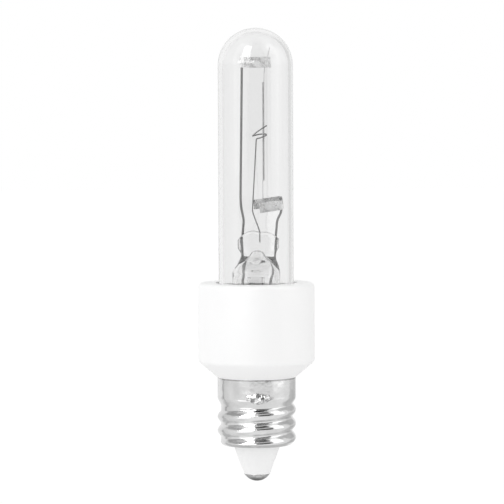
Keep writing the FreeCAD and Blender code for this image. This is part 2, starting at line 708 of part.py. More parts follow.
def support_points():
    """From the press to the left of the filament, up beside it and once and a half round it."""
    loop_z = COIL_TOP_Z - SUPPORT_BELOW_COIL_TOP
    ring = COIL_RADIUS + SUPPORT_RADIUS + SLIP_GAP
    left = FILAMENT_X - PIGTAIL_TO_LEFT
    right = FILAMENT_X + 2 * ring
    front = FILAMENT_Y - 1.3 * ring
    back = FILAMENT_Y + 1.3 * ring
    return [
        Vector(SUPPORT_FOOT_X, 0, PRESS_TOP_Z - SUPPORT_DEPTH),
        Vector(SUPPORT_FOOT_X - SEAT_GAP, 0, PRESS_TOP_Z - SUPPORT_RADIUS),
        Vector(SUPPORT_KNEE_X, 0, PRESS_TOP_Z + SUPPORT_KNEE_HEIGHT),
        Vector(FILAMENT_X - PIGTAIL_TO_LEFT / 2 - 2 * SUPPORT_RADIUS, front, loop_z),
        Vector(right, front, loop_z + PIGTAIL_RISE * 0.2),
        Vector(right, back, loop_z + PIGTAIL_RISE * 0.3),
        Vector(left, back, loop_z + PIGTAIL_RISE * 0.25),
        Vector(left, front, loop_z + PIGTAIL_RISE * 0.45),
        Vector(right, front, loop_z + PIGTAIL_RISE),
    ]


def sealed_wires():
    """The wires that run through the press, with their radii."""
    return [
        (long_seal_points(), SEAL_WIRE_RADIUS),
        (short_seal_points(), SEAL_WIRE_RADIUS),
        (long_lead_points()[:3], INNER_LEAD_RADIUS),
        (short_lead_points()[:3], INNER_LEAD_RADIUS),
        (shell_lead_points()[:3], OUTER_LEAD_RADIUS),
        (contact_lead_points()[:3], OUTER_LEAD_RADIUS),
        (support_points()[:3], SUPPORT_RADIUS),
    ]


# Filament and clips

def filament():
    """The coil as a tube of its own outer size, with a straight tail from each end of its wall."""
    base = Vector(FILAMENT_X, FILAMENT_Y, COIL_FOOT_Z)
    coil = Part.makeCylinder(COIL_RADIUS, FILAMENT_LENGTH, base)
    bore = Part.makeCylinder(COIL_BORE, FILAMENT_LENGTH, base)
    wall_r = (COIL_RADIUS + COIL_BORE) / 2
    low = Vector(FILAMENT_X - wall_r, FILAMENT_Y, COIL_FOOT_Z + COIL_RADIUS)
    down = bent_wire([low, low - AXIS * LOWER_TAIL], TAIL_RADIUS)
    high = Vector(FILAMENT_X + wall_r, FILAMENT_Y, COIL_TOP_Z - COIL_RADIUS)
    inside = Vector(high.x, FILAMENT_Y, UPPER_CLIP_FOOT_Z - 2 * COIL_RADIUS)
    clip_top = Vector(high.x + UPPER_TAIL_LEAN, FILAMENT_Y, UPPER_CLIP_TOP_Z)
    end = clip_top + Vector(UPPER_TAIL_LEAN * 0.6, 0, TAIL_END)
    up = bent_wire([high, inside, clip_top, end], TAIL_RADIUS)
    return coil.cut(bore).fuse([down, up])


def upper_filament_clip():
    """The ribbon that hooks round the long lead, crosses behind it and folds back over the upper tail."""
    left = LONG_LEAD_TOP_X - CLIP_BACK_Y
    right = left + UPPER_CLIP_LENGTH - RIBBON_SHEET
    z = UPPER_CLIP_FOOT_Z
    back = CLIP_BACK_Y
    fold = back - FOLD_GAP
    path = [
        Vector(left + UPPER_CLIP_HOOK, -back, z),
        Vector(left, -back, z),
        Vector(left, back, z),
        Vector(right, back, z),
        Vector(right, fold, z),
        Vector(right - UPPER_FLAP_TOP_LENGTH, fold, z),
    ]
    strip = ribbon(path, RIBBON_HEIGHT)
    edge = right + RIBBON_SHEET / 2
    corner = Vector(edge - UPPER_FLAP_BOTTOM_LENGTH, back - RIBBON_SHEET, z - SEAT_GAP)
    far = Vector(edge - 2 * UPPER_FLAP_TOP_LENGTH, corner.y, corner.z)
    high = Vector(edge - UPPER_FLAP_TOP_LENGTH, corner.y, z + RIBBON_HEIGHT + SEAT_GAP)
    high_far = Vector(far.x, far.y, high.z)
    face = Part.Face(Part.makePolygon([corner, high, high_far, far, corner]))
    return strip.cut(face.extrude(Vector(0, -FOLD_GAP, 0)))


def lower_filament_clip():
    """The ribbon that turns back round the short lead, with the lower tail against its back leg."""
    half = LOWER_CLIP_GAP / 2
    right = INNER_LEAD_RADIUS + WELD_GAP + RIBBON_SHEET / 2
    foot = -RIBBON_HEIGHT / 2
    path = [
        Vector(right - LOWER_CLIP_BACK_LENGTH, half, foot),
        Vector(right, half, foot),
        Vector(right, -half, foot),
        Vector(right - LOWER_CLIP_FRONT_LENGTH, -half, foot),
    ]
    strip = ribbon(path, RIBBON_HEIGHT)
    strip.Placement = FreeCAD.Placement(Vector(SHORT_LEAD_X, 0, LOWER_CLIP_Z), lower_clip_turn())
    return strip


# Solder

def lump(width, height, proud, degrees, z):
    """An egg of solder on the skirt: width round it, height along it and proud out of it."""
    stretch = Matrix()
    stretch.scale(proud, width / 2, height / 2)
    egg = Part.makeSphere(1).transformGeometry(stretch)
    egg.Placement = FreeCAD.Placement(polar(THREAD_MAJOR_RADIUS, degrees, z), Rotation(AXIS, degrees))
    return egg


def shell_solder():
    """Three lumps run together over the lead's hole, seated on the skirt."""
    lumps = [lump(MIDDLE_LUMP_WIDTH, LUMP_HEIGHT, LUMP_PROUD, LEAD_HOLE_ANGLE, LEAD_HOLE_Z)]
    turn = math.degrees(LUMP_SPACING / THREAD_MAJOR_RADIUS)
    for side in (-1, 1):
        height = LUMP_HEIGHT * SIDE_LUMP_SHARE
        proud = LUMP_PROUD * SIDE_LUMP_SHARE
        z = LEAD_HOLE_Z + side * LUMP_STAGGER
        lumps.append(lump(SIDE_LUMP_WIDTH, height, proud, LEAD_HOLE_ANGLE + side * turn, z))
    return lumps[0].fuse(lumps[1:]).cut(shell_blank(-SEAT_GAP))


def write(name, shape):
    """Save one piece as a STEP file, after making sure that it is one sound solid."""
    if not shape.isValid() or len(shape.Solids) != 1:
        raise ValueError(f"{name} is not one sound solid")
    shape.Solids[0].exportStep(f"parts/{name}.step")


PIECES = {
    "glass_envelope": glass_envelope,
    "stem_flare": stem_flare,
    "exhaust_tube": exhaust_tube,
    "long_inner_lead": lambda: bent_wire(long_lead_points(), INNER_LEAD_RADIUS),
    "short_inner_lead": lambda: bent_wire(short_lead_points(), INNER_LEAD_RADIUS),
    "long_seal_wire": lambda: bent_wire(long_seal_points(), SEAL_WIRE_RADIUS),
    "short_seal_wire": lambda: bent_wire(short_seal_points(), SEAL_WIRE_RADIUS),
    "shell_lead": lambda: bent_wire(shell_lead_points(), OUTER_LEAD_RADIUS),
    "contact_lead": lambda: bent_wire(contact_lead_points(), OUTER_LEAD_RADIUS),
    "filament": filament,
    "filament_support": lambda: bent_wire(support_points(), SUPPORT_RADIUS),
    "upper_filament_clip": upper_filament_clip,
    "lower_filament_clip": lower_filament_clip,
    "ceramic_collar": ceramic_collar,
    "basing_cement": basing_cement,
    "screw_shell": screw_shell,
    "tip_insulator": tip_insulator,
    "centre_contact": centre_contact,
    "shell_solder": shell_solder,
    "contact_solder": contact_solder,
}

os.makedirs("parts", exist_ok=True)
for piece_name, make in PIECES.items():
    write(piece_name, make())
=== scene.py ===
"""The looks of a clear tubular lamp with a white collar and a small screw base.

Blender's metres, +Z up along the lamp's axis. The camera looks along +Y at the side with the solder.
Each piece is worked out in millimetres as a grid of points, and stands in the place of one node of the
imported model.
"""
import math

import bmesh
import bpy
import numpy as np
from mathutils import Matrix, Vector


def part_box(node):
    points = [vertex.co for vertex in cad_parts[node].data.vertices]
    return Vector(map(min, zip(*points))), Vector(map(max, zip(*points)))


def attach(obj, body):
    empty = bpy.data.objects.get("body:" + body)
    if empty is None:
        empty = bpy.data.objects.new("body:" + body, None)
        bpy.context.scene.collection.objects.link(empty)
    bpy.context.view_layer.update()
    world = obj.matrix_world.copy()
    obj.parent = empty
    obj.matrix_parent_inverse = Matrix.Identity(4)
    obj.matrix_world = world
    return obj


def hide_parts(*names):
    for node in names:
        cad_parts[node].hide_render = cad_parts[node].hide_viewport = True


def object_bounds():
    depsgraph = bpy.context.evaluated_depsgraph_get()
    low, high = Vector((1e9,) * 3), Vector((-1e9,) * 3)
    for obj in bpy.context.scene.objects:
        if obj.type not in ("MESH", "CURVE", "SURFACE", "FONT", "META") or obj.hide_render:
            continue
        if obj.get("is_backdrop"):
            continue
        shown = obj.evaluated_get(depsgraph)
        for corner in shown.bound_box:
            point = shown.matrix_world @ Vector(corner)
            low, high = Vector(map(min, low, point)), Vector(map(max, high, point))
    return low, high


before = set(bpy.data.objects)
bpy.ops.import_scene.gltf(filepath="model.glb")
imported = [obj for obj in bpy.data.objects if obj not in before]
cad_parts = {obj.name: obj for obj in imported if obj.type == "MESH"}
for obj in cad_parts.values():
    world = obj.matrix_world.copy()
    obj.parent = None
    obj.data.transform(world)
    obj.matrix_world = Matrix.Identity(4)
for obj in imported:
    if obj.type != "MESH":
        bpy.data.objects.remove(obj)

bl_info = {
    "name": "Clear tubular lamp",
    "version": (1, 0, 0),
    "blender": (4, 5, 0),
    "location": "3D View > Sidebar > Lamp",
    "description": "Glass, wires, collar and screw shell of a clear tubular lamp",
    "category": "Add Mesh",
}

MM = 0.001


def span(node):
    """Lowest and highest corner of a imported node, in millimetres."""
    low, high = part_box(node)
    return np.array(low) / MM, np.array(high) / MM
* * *
The task: Quote exactly the lines running from the start of the listing above through the line where "# Filament and clips" is found, and output no other lines.

Solution:
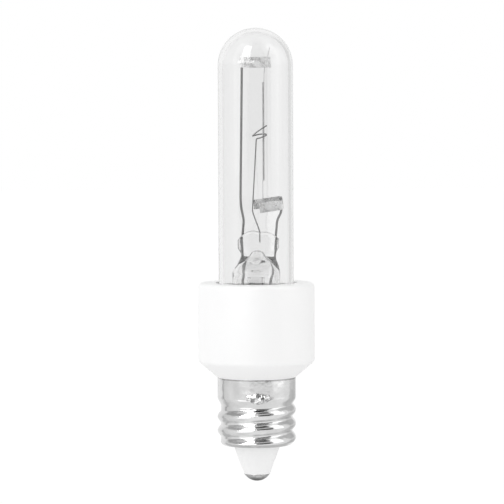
Keep writing the FreeCAD and Blender code for this image. This is part 2, starting at line 708 of part.py. More parts follow.
def support_points():
    """From the press to the left of the filament, up beside it and once and a half round it."""
    loop_z = COIL_TOP_Z - SUPPORT_BELOW_COIL_TOP
    ring = COIL_RADIUS + SUPPORT_RADIUS + SLIP_GAP
    left = FILAMENT_X - PIGTAIL_TO_LEFT
    right = FILAMENT_X + 2 * ring
    front = FILAMENT_Y - 1.3 * ring
    back = FILAMENT_Y + 1.3 * ring
    return [
        Vector(SUPPORT_FOOT_X, 0, PRESS_TOP_Z - SUPPORT_DEPTH),
        Vector(SUPPORT_FOOT_X - SEAT_GAP, 0, PRESS_TOP_Z - SUPPORT_RADIUS),
        Vector(SUPPORT_KNEE_X, 0, PRESS_TOP_Z + SUPPORT_KNEE_HEIGHT),
        Vector(FILAMENT_X - PIGTAIL_TO_LEFT / 2 - 2 * SUPPORT_RADIUS, front, loop_z),
        Vector(right, front, loop_z + PIGTAIL_RISE * 0.2),
        Vector(right, back, loop_z + PIGTAIL_RISE * 0.3),
        Vector(left, back, loop_z + PIGTAIL_RISE * 0.25),
        Vector(left, front, loop_z + PIGTAIL_RISE * 0.45),
        Vector(right, front, loop_z + PIGTAIL_RISE),
    ]


def sealed_wires():
    """The wires that run through the press, with their radii."""
    return [
        (long_seal_points(), SEAL_WIRE_RADIUS),
        (short_seal_points(), SEAL_WIRE_RADIUS),
        (long_lead_points()[:3], INNER_LEAD_RADIUS),
        (short_lead_points()[:3], INNER_LEAD_RADIUS),
        (shell_lead_points()[:3], OUTER_LEAD_RADIUS),
        (contact_lead_points()[:3], OUTER_LEAD_RADIUS),
        (support_points()[:3], SUPPORT_RADIUS),
    ]


# Filament and clips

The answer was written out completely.